Turn the wald into a numpy array, namely its correlation matrix.

Returns:: array_of_wald (array-like, shape=[n, n]) – The correlation matrix corresponding to the wald.

class geomstats.geometry.stratified.wald_space.WaldSpace(n_labels)[source]#

Bases: PointSet

Class for the Wald space, a metric space for phylogenetic forests.

Parameters:: n_labels (int) – Integer determining the number of labels in the forests, and thus the shape of the correlation matrices: n_labels x n_labels.

ambient#: The ambient space, the positive definite n_labels x n_labels matrices that the WaldSpace is embedded into.

belongs(point)[source]#

Check if a point wald belongs to Wald space.

From FUTURE PUBLICATION we know that the corresponding matrix of a wald is strictly positive definite if and only if the labels are separated by at least one edge, which is exactly when the wald is an element of the Wald space.

Parameters:: point (Wald or list of Wald) – The point to be checked.
Returns:: belongs (bool) – Boolean denoting if point belongs to Wald space.

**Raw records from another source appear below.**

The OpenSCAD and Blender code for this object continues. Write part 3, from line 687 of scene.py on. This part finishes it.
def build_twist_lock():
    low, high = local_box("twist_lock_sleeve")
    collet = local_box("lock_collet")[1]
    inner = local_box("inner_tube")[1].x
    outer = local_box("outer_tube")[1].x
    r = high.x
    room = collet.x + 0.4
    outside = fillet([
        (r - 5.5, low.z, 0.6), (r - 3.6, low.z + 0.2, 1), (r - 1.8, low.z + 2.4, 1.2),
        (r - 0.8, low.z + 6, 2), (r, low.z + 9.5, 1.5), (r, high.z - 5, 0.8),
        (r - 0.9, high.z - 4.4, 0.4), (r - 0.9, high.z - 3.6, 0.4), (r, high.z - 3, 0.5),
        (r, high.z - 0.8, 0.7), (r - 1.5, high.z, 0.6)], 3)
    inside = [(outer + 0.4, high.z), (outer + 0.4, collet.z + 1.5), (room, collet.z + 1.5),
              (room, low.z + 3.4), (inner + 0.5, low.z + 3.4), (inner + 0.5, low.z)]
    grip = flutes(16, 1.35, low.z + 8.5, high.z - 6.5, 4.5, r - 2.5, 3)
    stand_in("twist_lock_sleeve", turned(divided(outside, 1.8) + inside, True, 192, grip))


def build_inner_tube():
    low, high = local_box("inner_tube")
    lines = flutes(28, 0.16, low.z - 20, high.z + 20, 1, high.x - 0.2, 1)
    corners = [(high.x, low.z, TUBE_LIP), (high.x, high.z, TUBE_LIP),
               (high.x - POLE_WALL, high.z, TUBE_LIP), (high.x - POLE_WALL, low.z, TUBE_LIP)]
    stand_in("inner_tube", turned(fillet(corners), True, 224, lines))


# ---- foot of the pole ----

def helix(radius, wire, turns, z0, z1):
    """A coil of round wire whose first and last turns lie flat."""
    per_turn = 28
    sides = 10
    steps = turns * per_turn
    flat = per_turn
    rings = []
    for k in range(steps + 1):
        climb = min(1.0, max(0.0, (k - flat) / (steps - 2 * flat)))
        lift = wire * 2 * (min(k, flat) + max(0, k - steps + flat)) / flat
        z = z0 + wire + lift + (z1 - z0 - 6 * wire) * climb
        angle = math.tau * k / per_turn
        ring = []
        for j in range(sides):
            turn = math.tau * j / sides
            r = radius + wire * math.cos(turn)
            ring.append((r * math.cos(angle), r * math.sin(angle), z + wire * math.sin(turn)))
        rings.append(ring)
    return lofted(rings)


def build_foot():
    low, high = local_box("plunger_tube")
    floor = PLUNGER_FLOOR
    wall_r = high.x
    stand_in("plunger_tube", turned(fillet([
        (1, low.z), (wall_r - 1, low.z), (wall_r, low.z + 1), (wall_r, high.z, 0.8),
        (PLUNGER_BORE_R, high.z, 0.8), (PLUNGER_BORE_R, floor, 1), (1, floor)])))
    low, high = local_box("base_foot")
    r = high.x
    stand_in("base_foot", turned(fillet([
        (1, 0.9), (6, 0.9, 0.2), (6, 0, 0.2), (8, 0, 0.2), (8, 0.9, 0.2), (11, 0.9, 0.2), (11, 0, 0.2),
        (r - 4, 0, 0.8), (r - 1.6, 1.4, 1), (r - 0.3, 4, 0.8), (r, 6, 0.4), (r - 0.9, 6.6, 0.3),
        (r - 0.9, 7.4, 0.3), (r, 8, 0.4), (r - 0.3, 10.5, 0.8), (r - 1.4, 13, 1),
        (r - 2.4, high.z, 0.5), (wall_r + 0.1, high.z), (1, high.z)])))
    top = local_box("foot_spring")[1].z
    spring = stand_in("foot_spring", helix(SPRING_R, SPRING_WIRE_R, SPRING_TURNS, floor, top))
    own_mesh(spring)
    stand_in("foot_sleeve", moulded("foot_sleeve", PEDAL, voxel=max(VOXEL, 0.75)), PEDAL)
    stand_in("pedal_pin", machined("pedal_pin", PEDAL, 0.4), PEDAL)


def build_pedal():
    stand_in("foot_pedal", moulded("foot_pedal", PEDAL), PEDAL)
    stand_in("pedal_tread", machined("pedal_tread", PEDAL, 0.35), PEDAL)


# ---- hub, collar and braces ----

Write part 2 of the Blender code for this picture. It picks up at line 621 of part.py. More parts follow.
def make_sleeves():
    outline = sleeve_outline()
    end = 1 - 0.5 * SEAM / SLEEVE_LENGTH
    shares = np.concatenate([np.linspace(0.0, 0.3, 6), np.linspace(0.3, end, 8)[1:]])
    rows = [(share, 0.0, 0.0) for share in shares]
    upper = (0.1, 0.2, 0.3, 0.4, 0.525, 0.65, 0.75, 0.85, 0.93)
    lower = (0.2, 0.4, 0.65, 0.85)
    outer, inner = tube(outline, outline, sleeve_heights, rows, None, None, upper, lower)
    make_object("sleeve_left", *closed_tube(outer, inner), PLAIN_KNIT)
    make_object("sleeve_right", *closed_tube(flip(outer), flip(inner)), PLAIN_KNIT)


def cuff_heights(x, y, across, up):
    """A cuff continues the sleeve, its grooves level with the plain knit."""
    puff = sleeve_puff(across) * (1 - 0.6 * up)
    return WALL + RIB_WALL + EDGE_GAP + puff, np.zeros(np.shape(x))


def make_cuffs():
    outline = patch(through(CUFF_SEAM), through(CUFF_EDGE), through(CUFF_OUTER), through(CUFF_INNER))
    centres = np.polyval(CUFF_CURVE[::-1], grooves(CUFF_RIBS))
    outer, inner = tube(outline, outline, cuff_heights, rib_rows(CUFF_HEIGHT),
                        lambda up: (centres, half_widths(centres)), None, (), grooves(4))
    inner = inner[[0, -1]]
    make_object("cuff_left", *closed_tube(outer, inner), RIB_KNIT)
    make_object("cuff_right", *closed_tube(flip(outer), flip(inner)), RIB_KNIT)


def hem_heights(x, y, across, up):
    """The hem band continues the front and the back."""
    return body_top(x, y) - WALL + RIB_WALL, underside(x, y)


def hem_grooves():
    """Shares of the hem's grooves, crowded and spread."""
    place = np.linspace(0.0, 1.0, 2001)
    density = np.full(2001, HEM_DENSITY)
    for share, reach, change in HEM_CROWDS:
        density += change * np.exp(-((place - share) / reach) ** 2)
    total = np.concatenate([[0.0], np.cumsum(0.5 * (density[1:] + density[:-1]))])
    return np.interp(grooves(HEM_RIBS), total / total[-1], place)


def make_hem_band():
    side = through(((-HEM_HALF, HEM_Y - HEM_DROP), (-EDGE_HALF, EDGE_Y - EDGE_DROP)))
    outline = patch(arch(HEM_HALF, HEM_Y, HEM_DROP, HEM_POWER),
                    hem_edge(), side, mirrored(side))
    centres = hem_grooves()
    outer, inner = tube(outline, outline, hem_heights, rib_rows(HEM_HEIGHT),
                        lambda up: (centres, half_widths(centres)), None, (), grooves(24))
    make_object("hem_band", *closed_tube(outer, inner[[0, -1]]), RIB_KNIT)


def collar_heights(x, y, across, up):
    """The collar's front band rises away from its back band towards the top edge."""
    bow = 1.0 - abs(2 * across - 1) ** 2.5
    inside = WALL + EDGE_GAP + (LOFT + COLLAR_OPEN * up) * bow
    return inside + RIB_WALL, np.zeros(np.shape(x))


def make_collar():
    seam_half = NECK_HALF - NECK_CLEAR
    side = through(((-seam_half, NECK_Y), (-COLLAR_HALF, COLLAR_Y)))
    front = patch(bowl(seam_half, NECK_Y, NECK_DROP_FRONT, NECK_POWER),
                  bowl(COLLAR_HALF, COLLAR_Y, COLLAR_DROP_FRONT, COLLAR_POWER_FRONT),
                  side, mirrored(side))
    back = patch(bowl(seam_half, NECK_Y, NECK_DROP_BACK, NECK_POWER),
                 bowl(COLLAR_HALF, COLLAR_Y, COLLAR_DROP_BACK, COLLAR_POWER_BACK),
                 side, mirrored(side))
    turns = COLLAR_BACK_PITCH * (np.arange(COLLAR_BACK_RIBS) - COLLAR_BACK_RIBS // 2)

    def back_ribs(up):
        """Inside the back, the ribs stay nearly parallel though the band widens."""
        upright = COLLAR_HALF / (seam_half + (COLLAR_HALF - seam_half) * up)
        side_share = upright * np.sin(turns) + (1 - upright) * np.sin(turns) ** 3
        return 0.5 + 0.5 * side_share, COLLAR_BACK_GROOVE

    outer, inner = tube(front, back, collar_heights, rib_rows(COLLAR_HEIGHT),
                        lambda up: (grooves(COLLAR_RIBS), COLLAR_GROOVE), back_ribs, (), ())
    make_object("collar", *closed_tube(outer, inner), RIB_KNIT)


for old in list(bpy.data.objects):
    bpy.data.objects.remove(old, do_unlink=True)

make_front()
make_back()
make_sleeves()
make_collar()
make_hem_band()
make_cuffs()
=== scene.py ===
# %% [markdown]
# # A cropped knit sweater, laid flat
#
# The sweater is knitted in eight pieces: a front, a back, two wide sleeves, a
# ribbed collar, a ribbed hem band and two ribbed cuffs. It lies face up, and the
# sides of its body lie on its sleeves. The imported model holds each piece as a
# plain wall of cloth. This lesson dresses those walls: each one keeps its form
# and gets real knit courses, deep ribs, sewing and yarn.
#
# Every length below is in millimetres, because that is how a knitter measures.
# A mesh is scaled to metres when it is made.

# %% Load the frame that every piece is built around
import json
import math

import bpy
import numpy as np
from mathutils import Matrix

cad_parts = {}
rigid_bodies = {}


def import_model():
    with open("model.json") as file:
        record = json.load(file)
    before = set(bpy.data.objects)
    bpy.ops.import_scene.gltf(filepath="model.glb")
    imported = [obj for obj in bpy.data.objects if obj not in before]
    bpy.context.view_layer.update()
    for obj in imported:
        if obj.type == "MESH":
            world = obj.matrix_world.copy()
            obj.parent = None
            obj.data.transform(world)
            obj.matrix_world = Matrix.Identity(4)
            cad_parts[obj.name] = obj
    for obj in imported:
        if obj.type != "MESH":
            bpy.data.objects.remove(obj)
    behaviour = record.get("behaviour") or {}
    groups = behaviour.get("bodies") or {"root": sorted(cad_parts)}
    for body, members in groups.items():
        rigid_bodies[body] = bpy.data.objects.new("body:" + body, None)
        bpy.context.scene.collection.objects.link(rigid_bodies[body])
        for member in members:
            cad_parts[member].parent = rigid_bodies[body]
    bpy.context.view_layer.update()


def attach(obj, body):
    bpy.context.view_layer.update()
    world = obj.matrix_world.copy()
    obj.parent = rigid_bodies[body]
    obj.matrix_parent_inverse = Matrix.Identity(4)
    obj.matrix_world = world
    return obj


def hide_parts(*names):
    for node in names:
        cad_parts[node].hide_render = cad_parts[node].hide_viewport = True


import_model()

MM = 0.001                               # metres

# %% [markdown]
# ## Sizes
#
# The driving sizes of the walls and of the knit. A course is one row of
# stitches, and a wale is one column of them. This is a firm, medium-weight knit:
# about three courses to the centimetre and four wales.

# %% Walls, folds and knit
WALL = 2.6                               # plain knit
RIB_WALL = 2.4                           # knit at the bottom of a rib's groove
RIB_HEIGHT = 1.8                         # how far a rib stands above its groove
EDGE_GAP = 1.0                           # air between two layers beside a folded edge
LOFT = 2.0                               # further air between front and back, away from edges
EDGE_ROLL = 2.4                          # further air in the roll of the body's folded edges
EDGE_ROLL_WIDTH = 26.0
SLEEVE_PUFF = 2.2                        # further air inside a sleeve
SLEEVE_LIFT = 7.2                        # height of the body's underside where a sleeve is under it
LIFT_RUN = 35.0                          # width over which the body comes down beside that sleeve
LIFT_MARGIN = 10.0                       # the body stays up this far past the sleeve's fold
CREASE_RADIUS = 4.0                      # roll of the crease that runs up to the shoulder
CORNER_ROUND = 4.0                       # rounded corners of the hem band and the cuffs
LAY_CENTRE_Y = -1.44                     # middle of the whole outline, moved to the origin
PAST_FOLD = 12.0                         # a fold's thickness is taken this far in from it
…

random_point(n_samples=1, p_tree=0.9, p_keep=0.9, btol=1e-08)[source]#

Sample a random point in Wald space.

Parameters:

n_samples (int) – Number of samples. Defaults to 1.
p_tree (float between 0 and 1) – The probability that the sampled point is a tree, and not a forest. If the probability is equal to 1, then the sampled point will be a tree. Defaults to 0.9.
p_keep (float between 0 and 1) – The probability that a sampled edge is kept and not deleted randomly. To be precise, it is not exactly the probability, as some edges cannot be deleted since the requirement that two labels are separated by a split might be violated otherwise. Defaults to 0.9
btol (float) – Tolerance for the boundary of the coordinates in each grove. Defaults to 1e-08.

Returns:

samples (Wald or list of Wald, shape=[n_samples]) – Points sampled in Wald space.

set_to_array(points)[source]#

Convert a set of points into an array.

Parameters:: points (list of Wald, shape=[…]) – Number of samples of wälder to turn into an array.
Returns:: points_array (array-like, shape=[…]) – Array of the wälder that are turned into arrays.

Module contents#

The Stratified Space Geometry Package.